I want everyone to be happy, but... What I want, is something that I can't have. That is usually why I am so stressed out a lot. Because I can't have what I want--which is: Happiness. GGRRRR!!!! WHY DOES LIFE HAVE TO BE SO FUCKING HARD!???!


Wednesday, July 30, 2003

I am sitting here, listening to music, and talking to my very good friend... Erika. She is the coolest, and the greatest. I love her sooooo much. She is like my big sister.   Anyways, umm............. I am bored out of my mind. I am going to the Skitzo show again, on my brother Casey's birthday.

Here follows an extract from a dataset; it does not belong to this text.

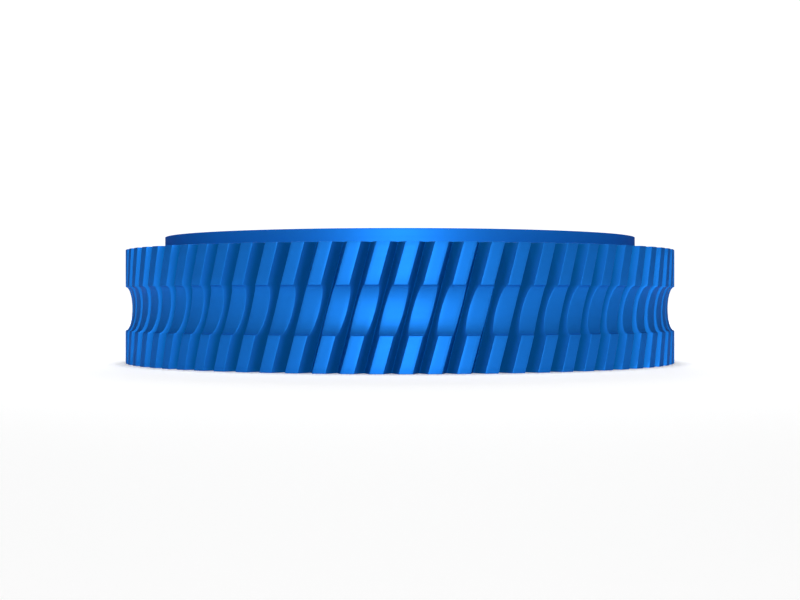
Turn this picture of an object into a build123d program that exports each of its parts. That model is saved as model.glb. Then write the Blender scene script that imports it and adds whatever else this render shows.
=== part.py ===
from build123d import *
import os
from math import cos, pi, radians, tan

# Helical gear in one piece, standing on its flat back face.
# The shaft axis is Z, the back face lies at Z = 0 and the boss is on top.
# Lengths are in millimetres and angles in degrees.

# Teeth, with the right-hand lean measured on the pitch cylinder
teeth = 70
normal_module = 1.0
helix_angle = 15.0

# Tooth form in modules: height above and below the pitch cylinder, and the width
# of the space between two teeth at their tips and at its floor
addendum_factor = 1.0
dedendum_factor = 1.0
tip_gap_factor = 1.755
root_gap_factor = 0.07

# Rim and boss
face_width = 15.1
boss_diameter = 64.0
boss_height = 1.75

# Throat groove round the teeth: a hollow floor between two steep lips,
# centred a little below the middle of the face
floor_width = 5.3
floor_hollow = 0.49
lip_width = 0.25
lip_depth = 0.4
groove_drop = 0.3

# Shaft bore with its keyway, whose depth is taken from the bore's wall
bore_diameter = 20.0
bore_chamfer = 0.5
key_width = 6.0
key_depth = 2.8

# How far a cutter runs on past the metal
overcut = 0.3

# Circles of the teeth in the plane square to the shaft
pitch_radius = teeth * normal_module / cos(radians(helix_angle)) / 2
tip_radius = pitch_radius + addendum_factor * normal_module
root_radius = pitch_radius - dedendum_factor * normal_module

# Section of one tooth space, which opens evenly from its floor to past the tips
tip_half_gap = tip_gap_factor * normal_module / 2
root_half_gap = root_gap_factor * normal_module / 2
flank_slope = (tip_half_gap - root_half_gap) / (tip_radius - root_radius)
cut_radius = tip_radius + overcut
cut_half_gap = tip_half_gap + overcut * flank_slope

# Climb of a tooth along the shaft
lead = 2 * pi * pitch_radius / tan(radians(helix_angle))
turn_per_mm = 360 / lead
cut_start = -overcut
cut_height = face_width + 2 * overcut

# Section of the throat groove
groove_middle = face_width / 2 - groove_drop
lip_low = groove_middle - floor_width / 2 - lip_width
floor_low = groove_middle - floor_width / 2
floor_high = groove_middle + floor_width / 2
lip_high = groove_middle + floor_width / 2 + lip_width
floor_edge_radius = tip_radius - lip_depth
floor_radius = floor_edge_radius - floor_hollow

overall_height = face_width + boss_height
bore_radius = bore_diameter / 2

# One tooth space: its section turns about the shaft as it climbs the face
with BuildPart() as tooth_space:
    with BuildLine() as shaft_line:
        Line((0, 0, cut_start), (0, 0, cut_start + cut_height))
    with BuildLine() as tooth_helix:
        Helix(lead, cut_height, pitch_radius, center=(0, 0, cut_start))
    with BuildSketch(Plane.XY.offset(cut_start).rotated((0, 0, cut_start * turn_per_mm))):
        with BuildLine():
            Polyline(
                (root_radius, -root_half_gap),
                (cut_radius, -cut_half_gap),
                (cut_radius, cut_half_gap),
                (root_radius, root_half_gap),
                close=True,
            )
        make_face()
    sweep(path=shaft_line.line, binormal=tooth_helix.edge())

with BuildPart() as helical_gear:
    # Rim, a plain disc up to the tips
    with BuildSketch():
        Circle(tip_radius)
    extrude(amount=face_width)

    # Throat groove, turned round the rim
    with BuildSketch(Plane.XZ):
        with BuildLine():
            Polyline(
                (floor_edge_radius, floor_low),
                (tip_radius, lip_low),
                (cut_radius, lip_low),
                (cut_radius, lip_high),
                (tip_radius, lip_high),
                (floor_edge_radius, floor_high),
            )
            ThreePointArc(
                (floor_edge_radius, floor_high),
                (floor_radius, groove_middle),
                (floor_edge_radius, floor_low),
            )
        make_face()
    revolve(axis=Axis.Z, mode=Mode.SUBTRACT)

    # Tooth spaces, cut through the rim and across the groove
    with PolarLocations(0, teeth):
        add(tooth_space.part, mode=Mode.SUBTRACT)

    # Boss on the top face
    with BuildSketch(Plane.XY.offset(face_width)):
        Circle(boss_diameter / 2)
    extrude(amount=boss_height)

    # Shaft bore, chamfered at both mouths
    with BuildSketch():
        Circle(bore_radius)
    extrude(amount=overall_height, mode=Mode.SUBTRACT)
    bore_mouths = helical_gear.edges(Select.LAST).filter_by(GeomType.CIRCLE)
    chamfer(bore_mouths, bore_chamfer)

    # Keyway along the X axis, through the whole length of the bore
    with BuildSketch():
        Rectangle(bore_radius + key_depth, key_width, align=(Align.MIN, Align.CENTER))
    extrude(amount=overall_height, mode=Mode.SUBTRACT)

helical_gear.part.label = "helical_gear"

os.makedirs("parts", exist_ok=True)
export_step(helical_gear.part, "parts/helical_gear.step")
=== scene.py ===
from math import asin, atan, atan2, cos, inf, pi, radians, sin, sqrt, tan

import bpy
from bpy.props import FloatProperty, FloatVectorProperty, IntProperty, PointerProperty
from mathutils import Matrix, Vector


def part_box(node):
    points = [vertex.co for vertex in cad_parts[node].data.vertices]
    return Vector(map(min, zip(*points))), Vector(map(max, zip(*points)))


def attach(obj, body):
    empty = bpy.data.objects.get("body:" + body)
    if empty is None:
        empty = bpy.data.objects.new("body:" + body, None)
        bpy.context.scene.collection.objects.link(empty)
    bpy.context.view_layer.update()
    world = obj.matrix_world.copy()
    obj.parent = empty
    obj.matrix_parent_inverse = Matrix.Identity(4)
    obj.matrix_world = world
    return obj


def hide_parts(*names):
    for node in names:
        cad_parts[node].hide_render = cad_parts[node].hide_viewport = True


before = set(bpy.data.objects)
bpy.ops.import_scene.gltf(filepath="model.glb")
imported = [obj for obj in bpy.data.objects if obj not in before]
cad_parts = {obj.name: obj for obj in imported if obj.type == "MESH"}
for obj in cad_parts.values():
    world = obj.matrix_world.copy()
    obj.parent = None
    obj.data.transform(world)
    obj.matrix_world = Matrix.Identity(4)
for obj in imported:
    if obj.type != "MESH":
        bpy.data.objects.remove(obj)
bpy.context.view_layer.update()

bl_info = {
    "name": "Helical Gear",
    "version": (1, 0, 0),
    "blender": (4, 5, 0),
    "location": "3D View > Sidebar > Gear",
    "description": "Builds a one-piece blue nylon helical gear on its frame, and a pale studio round it",
    "category": "Add Mesh",
}

# The gear stands on its flat back face at Z = 0, with its shaft along Z and its keyway at +X.
FRAME_LOW, FRAME_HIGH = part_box("helical_gear")

# How finely the gear's mesh is cut
ROUND_STEPS = 3
LAND_STEPS = 2
FLANK_STEPS = 4
PLAIN_STEPS = 4
THROAT_STEPS = 18
KEYWAY_STEPS = 3
BORE_STEPS = 72
BOSS_STEPS = 360
SHARP_ANGLE = radians(34)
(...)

At Recor Theatre--august 23rd. I can't wait!! He is at the Warped Tour right now... With his friend Larry. But, Casey is also going to Ozzfest, and a Slipknot show. I am pissed, because he gets to meet everyone. DAMN HIM! Anyways, I am gonna get going, because there is nothing to do..... *chicoo chicoo chicoo*


I am crying my eyes out right now... I don't feel right. I need someone to just... to just hold me while I cry. Someone to tell me that everything is going to be okay. I know I have that with Ben... but when I don't see him, I don't have that. I just need to go away... to go somewhere. I don't know where, but all I know is somewhere.


Tuesday, July 29, 2003

I just got done watching Wishmaster--which I thought was hilarious, and The Crow. I just realized how hot Brandon Lee is. And how sad I am, because he died while making The Crow.    He is sooo fucking hot. Haha. I just got like 5 pictures of him off of the internet, because I love his work, and just him. Anyways, haha... Umm... I don't know what else to talk about. I love Ben, and in 8 more days, we will be together for 2 months! Yay!